作者:王雪莉
丝绸厂职工在西昌的聚会
丝厂职工,成都聚会
冕宁丝绸厂的存在,只是 历史 长河中的瞬间。它始于1959年,老厂在沪宁山沟里,1970年搬迁冕宁县城,2000年中期,企业完全停产。
一切都是命运,一切都是烟云,二零二一年的钟声还未敲响,冕宁丝绸厂就将随着推土机的轰鸣声而烟消云散。
多想让岁月留下那曾经的过往,那过去的辉煌,那卓越的贡献,那难忘的一切:那痛苦,忧伤,无奈,幸福,快乐和成就……虽然都是那么平淡无奇,但却刻入人心,如耳畔音地在心海回旋。而今,一切都成云烟,一切都成过往,一切都不复返了!而当年哪些事,哪些情,哪些缘,那些恩仇情怨,喜怒哀乐,仍然在我心中承载着零乱的影子,触动着心灵里的那抹柔软,时时在记忆的河水中流淌着清晰的脉络……。
冕宁丝绸厂门口那几个硕大的字,是那样苍劲有力,
二零二一年的钟声刚敲响,这该死的推土机己经开始运作了。
而今:照片记录的每一座房屋都是画面,都是故事,每一个画面都是写真,每一个故事都是诗篇,每一段路程都可勾起记忆的涟漪……。

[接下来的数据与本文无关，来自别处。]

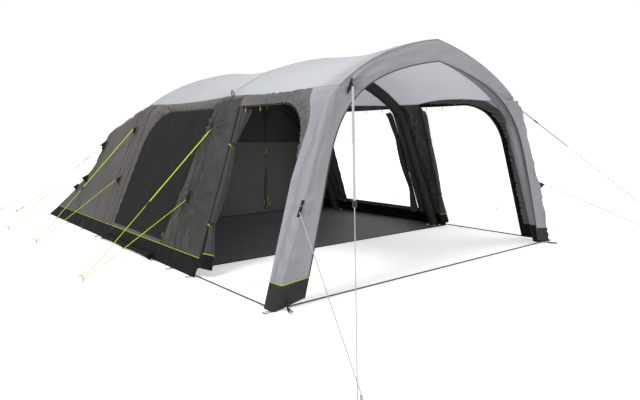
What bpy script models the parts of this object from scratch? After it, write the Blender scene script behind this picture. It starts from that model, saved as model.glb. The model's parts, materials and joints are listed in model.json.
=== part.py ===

今天,我想奉上这美篇,让这些点点滴滴,记住那己经逝去的昨天。记住我们在一起的那些年,那些事……。
红砖青瓦的厂房是当时县上最宏伟的建筑。
虽然只是残檐破壁的昔日车间,但当时的热腾,当时的火红。用四个字形容:牛气冲天!
尤其这根高烟囱,是县城最高建筑物。每天上下班的汽笛声,它会惊扰到县城的每个角落。
昔日的办公大楼是何等气魄,销售科和财务科那进进出出的人流,那丝绸产品的交流,那银行支票和现金的流动,处处,时时都反射出丝绸厂的兴旺和繁华。

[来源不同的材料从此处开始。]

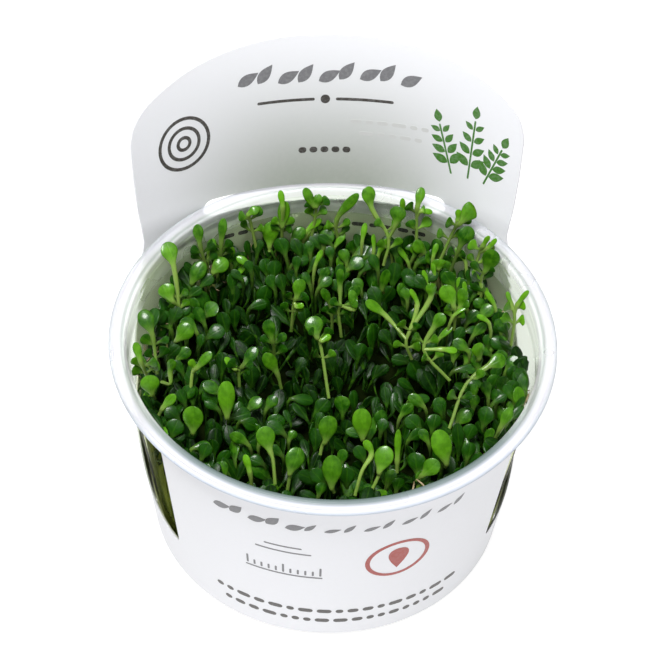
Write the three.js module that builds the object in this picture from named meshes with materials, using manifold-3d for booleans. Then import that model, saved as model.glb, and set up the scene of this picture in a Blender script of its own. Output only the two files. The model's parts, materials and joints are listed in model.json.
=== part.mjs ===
// A clear plastic cup of young mat-forming water plants, held in a die-cut card sleeve.
// Millimetres, +Z up. The cup's axis is the Z axis, its base stands on z = 0 and its front faces -Y.

import * as THREE from 'three';
import { mergeVertices } from 'three/addons/utils/BufferGeometryUtils.js';
import Module from 'manifold-3d';

const wasm = await Module();
wasm.setup();

// Cup
const CUP_HEIGHT = 57.5;
const CUP_FACETS = 48;
const RIM_RADIUS = 50;
const RIM_THICKNESS = 1.2;
const RIM_INNER_RADIUS = 46;
const CUP_LOW_RADIUS = 40.45; // outside of the wall at the height CONE_LOW
const CONE_LOW = 1.5;
const CONE_SLOPE = 0.1131; // growth of the radius for each millimetre of height
const WALL_THICKNESS = 0.95;
const LEDGE_HEIGHT = 53;
const BASE_RADIUS = 38.2;
const BASE_THICKNESS = 1.3;
const BASE_ROUNDING = 1.5; // outward run of the rounded edge between base and wall
const BASE_RISE = 2; // height of that rounded edge
const RIM_ROUNDING = 0.3;
const INNER_ROUNDING = 0.4;
const SLIGHT_DRAFT = 0.1;
const LEDGE_DROP = 0.5;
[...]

当时的家属楼,在县城清一色的土坯墙中,这水泥钢筋的楼房是何等亮眼,何等时髦!
照片中,依稀可见当年(左边〉织绸车间和(右边)缫丝车间的缩影,只要上下斑汽苗声一拉响,在这条路上,留下了多少青春的足迹,匆忙的脚步。
冕宁得天独厚的日照和水土让这里的蚕茧粒大,层厚,洁白,圆润。是省外贸缫出口生丝的重要原料。
当然,忘不掉的是泸宁那批创业者。在地处山沟,交通不便,地势险恶的泸宁山沟里,你们完全是手工操作。虽然苦,虽然累,虽然因手长期在碱水中浸泡而十指缝全部溃烂,那奇痒其痛使你们经常夜不能寐。但你们仍然坚持生产,让小山沟里的小产品得以见大世面。有你们的昨天才有冕宁丝绸厂的存在。
向图中这些创业者,建厂的老职工们致敬!愿你们好好保重,晚年幸福安康!
泸宁丝厂的小帅哥们,你们好亮!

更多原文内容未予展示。